Collection entries:
====================
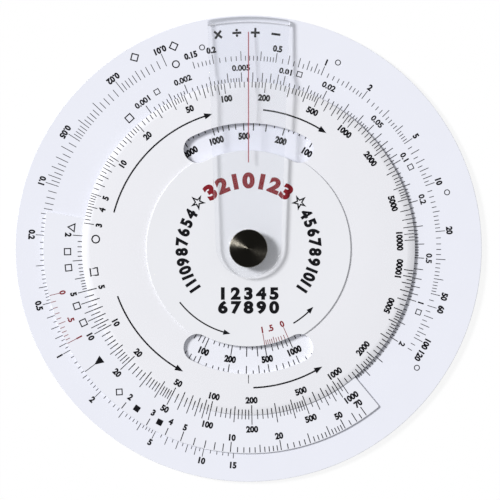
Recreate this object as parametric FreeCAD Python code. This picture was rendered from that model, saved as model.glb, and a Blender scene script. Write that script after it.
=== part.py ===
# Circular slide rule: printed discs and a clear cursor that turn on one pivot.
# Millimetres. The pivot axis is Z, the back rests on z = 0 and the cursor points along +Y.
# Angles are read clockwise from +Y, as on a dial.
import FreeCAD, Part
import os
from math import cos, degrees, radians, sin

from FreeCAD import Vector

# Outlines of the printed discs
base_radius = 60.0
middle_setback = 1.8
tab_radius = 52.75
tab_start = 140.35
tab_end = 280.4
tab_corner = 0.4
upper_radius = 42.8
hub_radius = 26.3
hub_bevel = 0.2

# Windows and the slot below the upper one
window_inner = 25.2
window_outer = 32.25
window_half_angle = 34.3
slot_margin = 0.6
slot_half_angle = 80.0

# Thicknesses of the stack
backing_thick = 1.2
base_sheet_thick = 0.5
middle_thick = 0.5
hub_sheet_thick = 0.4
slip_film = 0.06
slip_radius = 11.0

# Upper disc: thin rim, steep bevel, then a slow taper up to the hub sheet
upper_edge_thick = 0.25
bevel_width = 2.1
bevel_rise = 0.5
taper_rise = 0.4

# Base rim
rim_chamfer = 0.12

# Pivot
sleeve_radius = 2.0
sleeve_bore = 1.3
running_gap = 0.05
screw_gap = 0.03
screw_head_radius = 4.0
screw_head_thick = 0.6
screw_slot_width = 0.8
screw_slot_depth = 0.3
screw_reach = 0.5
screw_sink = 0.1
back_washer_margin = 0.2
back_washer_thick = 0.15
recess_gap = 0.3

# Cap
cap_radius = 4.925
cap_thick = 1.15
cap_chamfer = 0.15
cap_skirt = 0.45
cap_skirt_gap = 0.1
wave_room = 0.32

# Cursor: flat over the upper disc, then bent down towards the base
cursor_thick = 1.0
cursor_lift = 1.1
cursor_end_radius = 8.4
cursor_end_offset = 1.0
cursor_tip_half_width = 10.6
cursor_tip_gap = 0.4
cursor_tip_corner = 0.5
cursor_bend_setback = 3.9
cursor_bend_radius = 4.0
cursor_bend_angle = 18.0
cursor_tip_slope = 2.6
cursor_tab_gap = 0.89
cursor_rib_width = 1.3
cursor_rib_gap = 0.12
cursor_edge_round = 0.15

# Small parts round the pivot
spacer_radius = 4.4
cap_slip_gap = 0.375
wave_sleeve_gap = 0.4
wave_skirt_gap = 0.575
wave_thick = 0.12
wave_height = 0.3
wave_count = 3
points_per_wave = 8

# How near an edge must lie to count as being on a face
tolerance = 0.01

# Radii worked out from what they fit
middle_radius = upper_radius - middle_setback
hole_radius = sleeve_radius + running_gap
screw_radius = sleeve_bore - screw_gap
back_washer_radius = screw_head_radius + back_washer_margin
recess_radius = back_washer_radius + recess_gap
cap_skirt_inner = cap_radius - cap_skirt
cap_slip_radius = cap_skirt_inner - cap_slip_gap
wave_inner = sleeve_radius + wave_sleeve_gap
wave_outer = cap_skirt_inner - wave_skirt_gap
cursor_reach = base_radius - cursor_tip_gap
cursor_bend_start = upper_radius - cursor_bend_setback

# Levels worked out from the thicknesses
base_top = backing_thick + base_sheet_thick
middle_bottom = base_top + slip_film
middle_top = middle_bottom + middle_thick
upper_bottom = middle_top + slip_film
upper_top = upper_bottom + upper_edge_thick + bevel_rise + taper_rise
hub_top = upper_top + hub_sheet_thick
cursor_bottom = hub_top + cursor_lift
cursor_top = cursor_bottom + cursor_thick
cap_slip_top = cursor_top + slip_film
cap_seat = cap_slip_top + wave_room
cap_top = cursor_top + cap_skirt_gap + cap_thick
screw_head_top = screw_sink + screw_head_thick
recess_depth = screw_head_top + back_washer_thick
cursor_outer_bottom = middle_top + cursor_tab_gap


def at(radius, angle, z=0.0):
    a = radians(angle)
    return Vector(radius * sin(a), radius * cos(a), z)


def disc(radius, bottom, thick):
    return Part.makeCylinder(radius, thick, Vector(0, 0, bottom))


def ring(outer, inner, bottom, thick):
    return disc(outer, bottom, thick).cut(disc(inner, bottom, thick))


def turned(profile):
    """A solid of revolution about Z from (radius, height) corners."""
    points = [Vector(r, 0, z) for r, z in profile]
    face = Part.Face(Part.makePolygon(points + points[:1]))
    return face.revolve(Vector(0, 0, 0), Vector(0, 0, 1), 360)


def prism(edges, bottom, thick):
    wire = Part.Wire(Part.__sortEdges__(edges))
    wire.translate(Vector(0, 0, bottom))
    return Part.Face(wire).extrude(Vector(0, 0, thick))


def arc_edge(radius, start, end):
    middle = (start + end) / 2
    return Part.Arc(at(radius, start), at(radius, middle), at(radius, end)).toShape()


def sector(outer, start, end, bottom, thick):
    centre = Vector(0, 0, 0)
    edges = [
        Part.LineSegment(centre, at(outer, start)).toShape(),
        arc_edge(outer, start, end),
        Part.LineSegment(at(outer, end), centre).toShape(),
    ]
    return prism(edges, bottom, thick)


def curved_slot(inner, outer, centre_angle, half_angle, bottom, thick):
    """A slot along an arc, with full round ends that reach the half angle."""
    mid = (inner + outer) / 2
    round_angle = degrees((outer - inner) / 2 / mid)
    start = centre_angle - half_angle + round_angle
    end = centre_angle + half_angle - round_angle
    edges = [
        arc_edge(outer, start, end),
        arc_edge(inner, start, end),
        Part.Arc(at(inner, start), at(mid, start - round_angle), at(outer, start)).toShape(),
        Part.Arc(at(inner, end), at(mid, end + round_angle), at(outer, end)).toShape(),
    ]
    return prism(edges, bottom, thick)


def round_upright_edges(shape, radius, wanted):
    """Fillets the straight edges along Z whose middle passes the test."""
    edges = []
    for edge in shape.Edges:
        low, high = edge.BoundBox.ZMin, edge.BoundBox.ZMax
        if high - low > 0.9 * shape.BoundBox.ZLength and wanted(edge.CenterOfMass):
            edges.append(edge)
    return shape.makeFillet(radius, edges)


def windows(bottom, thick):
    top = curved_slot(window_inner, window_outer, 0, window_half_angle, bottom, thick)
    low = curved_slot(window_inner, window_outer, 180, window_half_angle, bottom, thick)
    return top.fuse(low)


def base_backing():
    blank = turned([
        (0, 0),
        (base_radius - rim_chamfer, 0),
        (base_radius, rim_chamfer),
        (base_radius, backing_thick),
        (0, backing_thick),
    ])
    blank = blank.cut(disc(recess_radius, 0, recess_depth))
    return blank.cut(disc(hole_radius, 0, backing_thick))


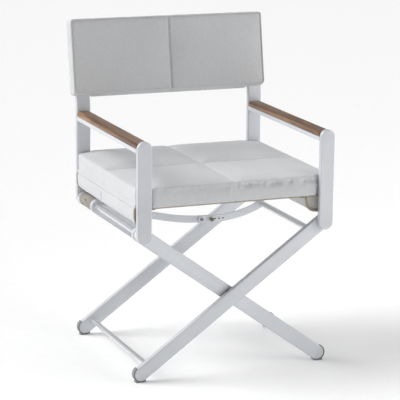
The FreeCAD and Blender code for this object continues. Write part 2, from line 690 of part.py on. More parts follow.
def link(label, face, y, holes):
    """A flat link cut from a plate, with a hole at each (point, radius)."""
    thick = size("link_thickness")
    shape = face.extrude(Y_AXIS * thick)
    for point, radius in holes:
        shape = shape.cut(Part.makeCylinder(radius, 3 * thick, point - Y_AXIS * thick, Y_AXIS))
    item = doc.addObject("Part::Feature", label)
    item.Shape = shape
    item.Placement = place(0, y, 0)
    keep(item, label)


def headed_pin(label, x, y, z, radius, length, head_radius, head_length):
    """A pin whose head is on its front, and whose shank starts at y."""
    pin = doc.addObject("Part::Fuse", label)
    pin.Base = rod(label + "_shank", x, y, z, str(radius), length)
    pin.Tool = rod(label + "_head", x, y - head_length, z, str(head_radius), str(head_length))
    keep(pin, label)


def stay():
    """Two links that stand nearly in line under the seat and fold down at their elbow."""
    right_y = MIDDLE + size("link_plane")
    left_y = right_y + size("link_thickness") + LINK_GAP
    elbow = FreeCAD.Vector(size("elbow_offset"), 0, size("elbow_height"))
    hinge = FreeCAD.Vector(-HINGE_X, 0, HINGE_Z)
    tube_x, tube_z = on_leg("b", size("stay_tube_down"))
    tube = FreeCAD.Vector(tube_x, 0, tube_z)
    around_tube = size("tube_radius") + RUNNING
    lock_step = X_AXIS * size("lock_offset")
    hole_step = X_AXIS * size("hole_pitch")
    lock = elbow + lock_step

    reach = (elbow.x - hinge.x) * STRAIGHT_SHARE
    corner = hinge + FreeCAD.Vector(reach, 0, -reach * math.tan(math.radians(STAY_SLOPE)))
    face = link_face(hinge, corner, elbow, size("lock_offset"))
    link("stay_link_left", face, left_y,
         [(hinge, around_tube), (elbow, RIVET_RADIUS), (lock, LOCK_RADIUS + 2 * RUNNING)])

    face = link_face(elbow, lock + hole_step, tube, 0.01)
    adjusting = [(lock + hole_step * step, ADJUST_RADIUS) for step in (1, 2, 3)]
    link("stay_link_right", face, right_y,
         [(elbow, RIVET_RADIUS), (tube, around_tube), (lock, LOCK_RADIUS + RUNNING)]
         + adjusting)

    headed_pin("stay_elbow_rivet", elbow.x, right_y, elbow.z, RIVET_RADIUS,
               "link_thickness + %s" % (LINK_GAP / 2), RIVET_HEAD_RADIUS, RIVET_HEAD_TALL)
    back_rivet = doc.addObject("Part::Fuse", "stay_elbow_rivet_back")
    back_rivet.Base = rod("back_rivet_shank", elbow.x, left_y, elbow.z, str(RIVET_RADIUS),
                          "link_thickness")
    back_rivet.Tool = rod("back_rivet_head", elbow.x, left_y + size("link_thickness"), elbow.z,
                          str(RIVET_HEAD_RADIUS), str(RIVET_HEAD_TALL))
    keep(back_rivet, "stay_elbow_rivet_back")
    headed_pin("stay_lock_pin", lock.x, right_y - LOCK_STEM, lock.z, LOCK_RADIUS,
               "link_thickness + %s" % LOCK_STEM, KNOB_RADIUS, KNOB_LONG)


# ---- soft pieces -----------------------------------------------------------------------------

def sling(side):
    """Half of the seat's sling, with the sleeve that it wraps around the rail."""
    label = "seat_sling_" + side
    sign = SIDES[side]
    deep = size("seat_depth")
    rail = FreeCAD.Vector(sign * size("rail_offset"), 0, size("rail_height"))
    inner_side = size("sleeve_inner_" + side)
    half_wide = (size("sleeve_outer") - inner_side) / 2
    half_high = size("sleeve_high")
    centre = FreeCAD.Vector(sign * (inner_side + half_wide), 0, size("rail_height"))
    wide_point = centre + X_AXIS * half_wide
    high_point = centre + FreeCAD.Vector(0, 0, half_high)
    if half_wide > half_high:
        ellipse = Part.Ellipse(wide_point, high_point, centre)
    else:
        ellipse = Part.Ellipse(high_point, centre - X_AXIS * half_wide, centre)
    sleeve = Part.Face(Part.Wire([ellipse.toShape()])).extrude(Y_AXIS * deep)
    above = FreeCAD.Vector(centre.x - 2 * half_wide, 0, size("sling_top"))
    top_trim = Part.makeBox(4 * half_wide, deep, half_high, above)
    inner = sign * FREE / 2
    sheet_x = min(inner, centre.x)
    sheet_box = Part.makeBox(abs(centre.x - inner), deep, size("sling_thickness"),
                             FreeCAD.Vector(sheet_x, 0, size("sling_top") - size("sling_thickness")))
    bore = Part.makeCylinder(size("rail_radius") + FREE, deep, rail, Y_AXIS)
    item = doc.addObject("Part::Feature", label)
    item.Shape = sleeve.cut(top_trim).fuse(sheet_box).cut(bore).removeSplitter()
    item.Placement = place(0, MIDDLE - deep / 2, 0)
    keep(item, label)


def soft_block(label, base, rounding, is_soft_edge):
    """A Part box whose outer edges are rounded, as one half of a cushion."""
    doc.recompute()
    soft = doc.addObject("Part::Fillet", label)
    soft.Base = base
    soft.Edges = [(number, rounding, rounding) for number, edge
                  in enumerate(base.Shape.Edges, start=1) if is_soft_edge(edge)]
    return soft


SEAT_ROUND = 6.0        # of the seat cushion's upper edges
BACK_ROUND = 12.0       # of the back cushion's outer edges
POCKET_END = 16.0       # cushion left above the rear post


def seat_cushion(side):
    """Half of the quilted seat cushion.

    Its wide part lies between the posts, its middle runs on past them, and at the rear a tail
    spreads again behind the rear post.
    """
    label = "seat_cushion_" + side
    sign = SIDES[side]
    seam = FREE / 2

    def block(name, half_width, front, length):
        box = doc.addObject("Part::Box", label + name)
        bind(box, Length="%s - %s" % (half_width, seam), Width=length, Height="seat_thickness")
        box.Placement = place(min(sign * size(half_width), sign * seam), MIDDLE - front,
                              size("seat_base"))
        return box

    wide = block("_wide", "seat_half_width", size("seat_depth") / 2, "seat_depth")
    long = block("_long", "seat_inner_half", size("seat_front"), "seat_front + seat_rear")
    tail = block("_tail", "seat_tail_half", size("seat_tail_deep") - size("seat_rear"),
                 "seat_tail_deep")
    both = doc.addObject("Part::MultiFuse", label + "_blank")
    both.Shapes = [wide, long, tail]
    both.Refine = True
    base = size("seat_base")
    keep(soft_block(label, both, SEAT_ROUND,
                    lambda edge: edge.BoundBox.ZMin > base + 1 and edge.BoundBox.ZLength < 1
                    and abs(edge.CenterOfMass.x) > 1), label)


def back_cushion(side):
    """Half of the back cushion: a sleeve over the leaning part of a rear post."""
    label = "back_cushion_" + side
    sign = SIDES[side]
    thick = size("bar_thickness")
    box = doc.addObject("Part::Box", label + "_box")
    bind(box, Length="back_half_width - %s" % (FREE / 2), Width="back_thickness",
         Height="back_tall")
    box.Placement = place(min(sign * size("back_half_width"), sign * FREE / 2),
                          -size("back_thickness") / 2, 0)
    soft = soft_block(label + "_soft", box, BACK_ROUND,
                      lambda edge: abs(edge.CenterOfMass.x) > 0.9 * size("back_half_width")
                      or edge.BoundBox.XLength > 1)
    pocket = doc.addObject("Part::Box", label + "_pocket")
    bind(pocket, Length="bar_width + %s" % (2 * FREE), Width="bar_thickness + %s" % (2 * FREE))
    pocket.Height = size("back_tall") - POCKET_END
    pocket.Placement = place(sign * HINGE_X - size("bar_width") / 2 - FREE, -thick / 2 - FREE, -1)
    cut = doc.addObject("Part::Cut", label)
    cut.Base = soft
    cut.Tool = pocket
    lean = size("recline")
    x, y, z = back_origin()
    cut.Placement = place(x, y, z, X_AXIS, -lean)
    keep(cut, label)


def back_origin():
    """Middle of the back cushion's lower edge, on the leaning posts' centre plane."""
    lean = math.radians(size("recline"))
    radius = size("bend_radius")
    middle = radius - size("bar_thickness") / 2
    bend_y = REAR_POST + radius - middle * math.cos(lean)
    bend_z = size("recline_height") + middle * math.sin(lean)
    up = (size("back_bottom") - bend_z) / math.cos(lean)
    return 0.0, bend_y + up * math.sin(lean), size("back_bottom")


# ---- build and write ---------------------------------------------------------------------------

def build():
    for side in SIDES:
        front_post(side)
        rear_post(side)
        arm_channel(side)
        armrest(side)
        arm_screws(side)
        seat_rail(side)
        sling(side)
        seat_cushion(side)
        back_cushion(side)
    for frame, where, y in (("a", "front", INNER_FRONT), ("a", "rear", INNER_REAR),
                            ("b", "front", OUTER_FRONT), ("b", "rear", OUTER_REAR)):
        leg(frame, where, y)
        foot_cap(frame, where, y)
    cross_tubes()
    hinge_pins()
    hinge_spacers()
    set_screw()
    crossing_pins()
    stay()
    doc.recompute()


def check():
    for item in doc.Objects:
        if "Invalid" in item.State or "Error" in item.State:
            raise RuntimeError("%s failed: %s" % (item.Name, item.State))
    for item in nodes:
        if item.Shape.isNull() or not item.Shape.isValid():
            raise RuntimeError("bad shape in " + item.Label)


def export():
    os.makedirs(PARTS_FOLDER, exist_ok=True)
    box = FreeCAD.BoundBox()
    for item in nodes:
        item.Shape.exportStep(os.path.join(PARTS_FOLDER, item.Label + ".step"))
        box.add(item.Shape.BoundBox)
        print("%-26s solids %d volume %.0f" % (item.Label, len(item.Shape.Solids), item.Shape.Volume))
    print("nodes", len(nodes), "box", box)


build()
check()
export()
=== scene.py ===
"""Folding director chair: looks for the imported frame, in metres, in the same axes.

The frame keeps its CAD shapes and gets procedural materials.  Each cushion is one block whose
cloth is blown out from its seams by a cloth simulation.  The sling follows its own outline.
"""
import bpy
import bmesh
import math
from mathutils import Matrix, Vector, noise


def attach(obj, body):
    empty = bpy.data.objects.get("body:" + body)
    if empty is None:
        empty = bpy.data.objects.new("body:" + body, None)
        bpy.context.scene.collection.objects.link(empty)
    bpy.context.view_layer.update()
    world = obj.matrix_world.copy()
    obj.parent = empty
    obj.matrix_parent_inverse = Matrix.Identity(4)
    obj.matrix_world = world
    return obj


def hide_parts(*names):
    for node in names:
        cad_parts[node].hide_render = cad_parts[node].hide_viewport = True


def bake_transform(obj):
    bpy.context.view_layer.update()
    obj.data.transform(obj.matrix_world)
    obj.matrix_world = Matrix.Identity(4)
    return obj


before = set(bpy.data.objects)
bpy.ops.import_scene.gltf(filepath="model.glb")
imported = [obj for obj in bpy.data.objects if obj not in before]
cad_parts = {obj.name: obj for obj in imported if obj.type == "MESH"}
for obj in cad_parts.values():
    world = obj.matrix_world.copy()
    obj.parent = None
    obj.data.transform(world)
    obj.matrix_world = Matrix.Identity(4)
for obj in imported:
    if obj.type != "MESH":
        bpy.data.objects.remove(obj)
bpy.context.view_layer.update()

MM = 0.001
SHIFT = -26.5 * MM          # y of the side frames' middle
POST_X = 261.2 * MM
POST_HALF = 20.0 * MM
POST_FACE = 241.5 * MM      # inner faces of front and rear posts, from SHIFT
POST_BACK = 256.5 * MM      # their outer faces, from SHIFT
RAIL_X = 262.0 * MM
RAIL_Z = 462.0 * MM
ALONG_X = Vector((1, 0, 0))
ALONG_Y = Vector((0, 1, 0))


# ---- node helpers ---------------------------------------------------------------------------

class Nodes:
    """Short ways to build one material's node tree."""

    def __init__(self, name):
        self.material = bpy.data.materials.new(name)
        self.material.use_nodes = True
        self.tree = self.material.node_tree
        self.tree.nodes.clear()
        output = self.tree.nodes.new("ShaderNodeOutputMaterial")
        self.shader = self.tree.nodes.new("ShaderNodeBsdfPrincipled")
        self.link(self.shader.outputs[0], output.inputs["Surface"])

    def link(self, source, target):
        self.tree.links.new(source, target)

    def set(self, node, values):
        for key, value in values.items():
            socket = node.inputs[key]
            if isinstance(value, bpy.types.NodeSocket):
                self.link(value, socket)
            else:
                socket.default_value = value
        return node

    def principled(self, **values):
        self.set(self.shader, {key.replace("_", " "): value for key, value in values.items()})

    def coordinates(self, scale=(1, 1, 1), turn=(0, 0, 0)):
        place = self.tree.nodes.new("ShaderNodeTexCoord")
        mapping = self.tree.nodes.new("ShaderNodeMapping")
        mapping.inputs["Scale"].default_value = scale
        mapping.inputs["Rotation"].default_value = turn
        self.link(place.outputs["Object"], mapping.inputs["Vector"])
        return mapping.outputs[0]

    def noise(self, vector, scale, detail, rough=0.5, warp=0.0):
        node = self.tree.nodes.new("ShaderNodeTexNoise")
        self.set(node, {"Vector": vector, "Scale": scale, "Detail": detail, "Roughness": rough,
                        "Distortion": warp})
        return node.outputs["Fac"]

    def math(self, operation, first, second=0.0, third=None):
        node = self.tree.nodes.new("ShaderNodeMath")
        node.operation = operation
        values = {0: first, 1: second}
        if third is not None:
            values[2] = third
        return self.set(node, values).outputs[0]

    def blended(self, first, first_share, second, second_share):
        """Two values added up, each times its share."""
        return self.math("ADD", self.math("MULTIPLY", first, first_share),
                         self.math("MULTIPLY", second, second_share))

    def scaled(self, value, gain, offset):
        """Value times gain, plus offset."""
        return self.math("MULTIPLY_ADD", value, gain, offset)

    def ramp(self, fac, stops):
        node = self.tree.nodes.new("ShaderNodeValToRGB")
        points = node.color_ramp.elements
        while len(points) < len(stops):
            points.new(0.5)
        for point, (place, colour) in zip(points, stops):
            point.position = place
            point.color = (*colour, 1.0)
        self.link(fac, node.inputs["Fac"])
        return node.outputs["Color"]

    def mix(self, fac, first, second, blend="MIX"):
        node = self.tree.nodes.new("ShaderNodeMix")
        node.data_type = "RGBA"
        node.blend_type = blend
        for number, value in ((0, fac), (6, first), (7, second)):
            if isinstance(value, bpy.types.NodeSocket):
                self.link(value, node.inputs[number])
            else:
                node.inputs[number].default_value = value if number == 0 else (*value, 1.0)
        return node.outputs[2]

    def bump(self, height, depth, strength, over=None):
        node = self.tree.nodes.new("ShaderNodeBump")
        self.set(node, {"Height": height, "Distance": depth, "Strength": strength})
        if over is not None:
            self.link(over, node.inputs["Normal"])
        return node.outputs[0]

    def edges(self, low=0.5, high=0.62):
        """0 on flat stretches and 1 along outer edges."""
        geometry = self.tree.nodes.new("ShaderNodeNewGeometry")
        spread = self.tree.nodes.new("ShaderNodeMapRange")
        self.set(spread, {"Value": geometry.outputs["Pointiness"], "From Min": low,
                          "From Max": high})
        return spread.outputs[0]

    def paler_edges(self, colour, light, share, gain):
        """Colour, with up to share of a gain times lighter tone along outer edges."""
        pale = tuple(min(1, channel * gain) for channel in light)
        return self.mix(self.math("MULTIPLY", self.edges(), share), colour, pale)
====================
**What you have to do**
The lines to quote run from the one containing "box = FreeCAD.BoundBox()" to the one containing "the same axes.". Quote them exactly, with both of those lines, and nothing else.

**Written reply**
    box = FreeCAD.BoundBox()
    for item in nodes:
        item.Shape.exportStep(os.path.join(PARTS_FOLDER, item.Label + ".step"))
        box.add(item.Shape.BoundBox)
        print("%-26s solids %d volume %.0f" % (item.Label, len(item.Shape.Solids), item.Shape.Volume))
    print("nodes", len(nodes), "box", box)


build()
check()
export()
=== scene.py ===
"""Folding director chair: looks for the imported frame, in metres, in the same axes.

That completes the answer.